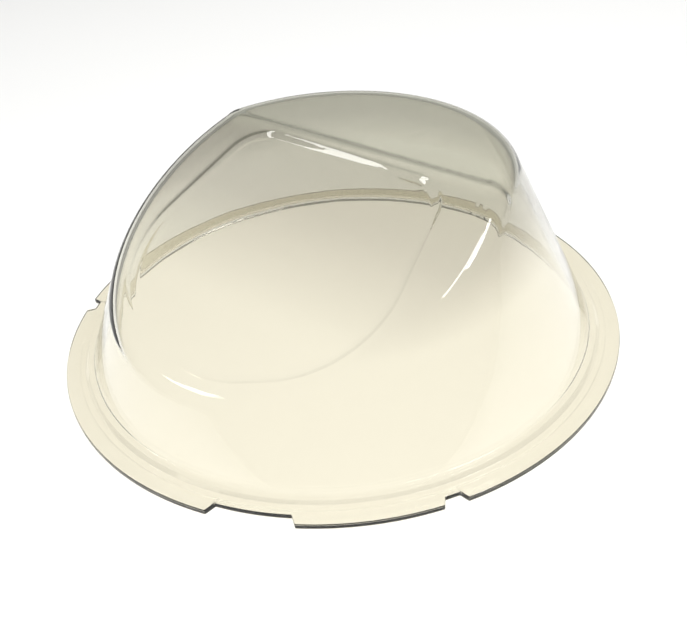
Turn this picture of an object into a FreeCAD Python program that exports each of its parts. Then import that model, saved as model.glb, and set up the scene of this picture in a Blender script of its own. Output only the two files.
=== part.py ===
"""Washing machine door glass: one pressed bowl with a slanted face and a notched rim flange.

Millimetres, +Z up. The bowl stands mouth down on its rim, the origin is the centre of the rim's
flat underside, and the slanted face looks towards -Y.
"""
import FreeCAD
import Part
import math
import os

from FreeCAD import Vector

# Rim flange
rim_radius = 165.0
rim_thickness = 3.2
rim_edge_round = 0.7

# Locating shoulder, the raised ring between the flange and the bowl's wall
land_radius = 157.3
land_height = 3.8
shoulder_foot_radius = 153.7
shoulder_radius = 151.5
shoulder_height = 6.2
shoulder_fillet = 1.5

# Bowl
wall_thickness = 4.5
wall_foot_radius = 150.9
wall_angle = math.radians(65.6)
bowl_height = 108.0
edge_round = 15.0
mouth_round = 2.5

# Slanted face, a plane that falls towards -Y
face_slope = math.radians(23.7)
face_height = 98.0

# Shallow recess pressed into the slanted face, laid out on the face: x across, y uphill
recess_depth = 2.0
recess_depth_inside = 1.3
recess_run = 5.0
recess_top = (67.6, 13.7)
recess_hip = (87.6, -93.1)
recess_foot = (23.1, -126.2)
recess_top_round = 19.0
recess_hip_round = 59.0
recess_foot_round = 59.0
recess_lip_round = 6.0

# Rim notches, by their angle about the axis from the slanted face's downhill side
key_notch_angles = (-60.0, 60.0, 180.0)
key_notch_depth = 5.0
key_notch_width = 12.5
key_notch_root = 8.0
wide_notch_start = 17.4
wide_notch_end = 33.2
wide_notch_depth = 5.8
wide_notch_draft = 0.9
downhill_angle = -90.0

# Working allowances
below = 20.0
above = 60.0
tolerance = 1e-3


def polar(radius, angle_deg, z=0.0):
    angle = math.radians(angle_deg)
    return Vector(radius * math.cos(angle), radius * math.sin(angle), z)


def face_placement(lift):
    """The slanted face's own axes, lifted along its normal."""
    turn = FreeCAD.Rotation(Vector(1, 0, 0), math.degrees(face_slope))
    normal = turn.multVec(Vector(0, 0, 1))
    return FreeCAD.Placement(Vector(0, 0, face_height) + normal * lift, turn)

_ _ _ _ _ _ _

# Written instruction
Please output the complete data exactly.

# Task output
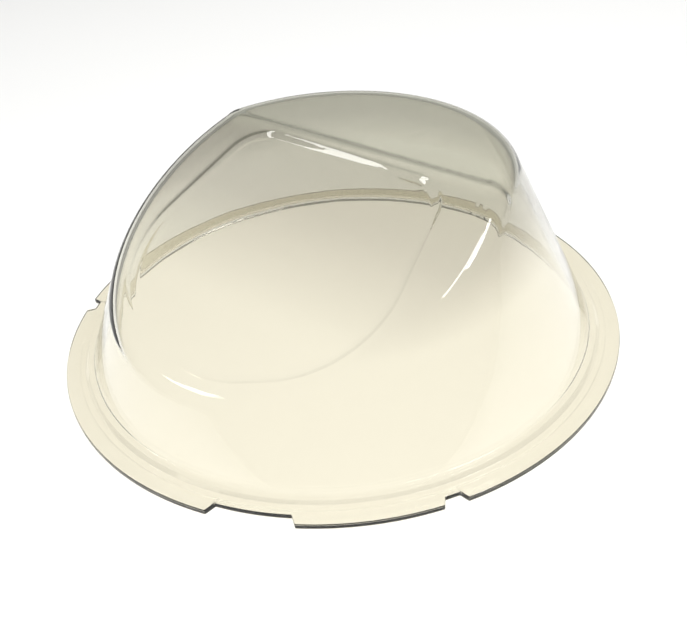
Turn this picture of an object into a FreeCAD Python program that exports each of its parts. Then import that model, saved as model.glb, and set up the scene of this picture in a Blender script of its own. Output only the two files.
=== part.py ===
"""Washing machine door glass: one pressed bowl with a slanted face and a notched rim flange.

Millimetres, +Z up. The bowl stands mouth down on its rim, the origin is the centre of the rim's
flat underside, and the slanted face looks towards -Y.
"""
import FreeCAD
import Part
import math
import os

from FreeCAD import Vector

# Rim flange
rim_radius = 165.0
rim_thickness = 3.2
rim_edge_round = 0.7

# Locating shoulder, the raised ring between the flange and the bowl's wall
land_radius = 157.3
land_height = 3.8
shoulder_foot_radius = 153.7
shoulder_radius = 151.5
shoulder_height = 6.2
shoulder_fillet = 1.5

# Bowl
wall_thickness = 4.5
wall_foot_radius = 150.9
wall_angle = math.radians(65.6)
bowl_height = 108.0
edge_round = 15.0
mouth_round = 2.5

# Slanted face, a plane that falls towards -Y
face_slope = math.radians(23.7)
face_height = 98.0

# Shallow recess pressed into the slanted face, laid out on the face: x across, y uphill
recess_depth = 2.0
recess_depth_inside = 1.3
recess_run = 5.0
recess_top = (67.6, 13.7)
recess_hip = (87.6, -93.1)
recess_foot = (23.1, -126.2)
recess_top_round = 19.0
recess_hip_round = 59.0
recess_foot_round = 59.0
recess_lip_round = 6.0

# Rim notches, by their angle about the axis from the slanted face's downhill side
key_notch_angles = (-60.0, 60.0, 180.0)
key_notch_depth = 5.0
key_notch_width = 12.5
key_notch_root = 8.0
wide_notch_start = 17.4
wide_notch_end = 33.2
wide_notch_depth = 5.8
wide_notch_draft = 0.9
downhill_angle = -90.0

# Working allowances
below = 20.0
above = 60.0
tolerance = 1e-3


def polar(radius, angle_deg, z=0.0):
    angle = math.radians(angle_deg)
    return Vector(radius * math.cos(angle), radius * math.sin(angle), z)


def face_placement(lift):
    """The slanted face's own axes, lifted along its normal."""
    turn = FreeCAD.Rotation(Vector(1, 0, 0), math.degrees(face_slope))
    normal = turn.multVec(Vector(0, 0, 1))
    return FreeCAD.Placement(Vector(0, 0, face_height) + normal * lift, turn)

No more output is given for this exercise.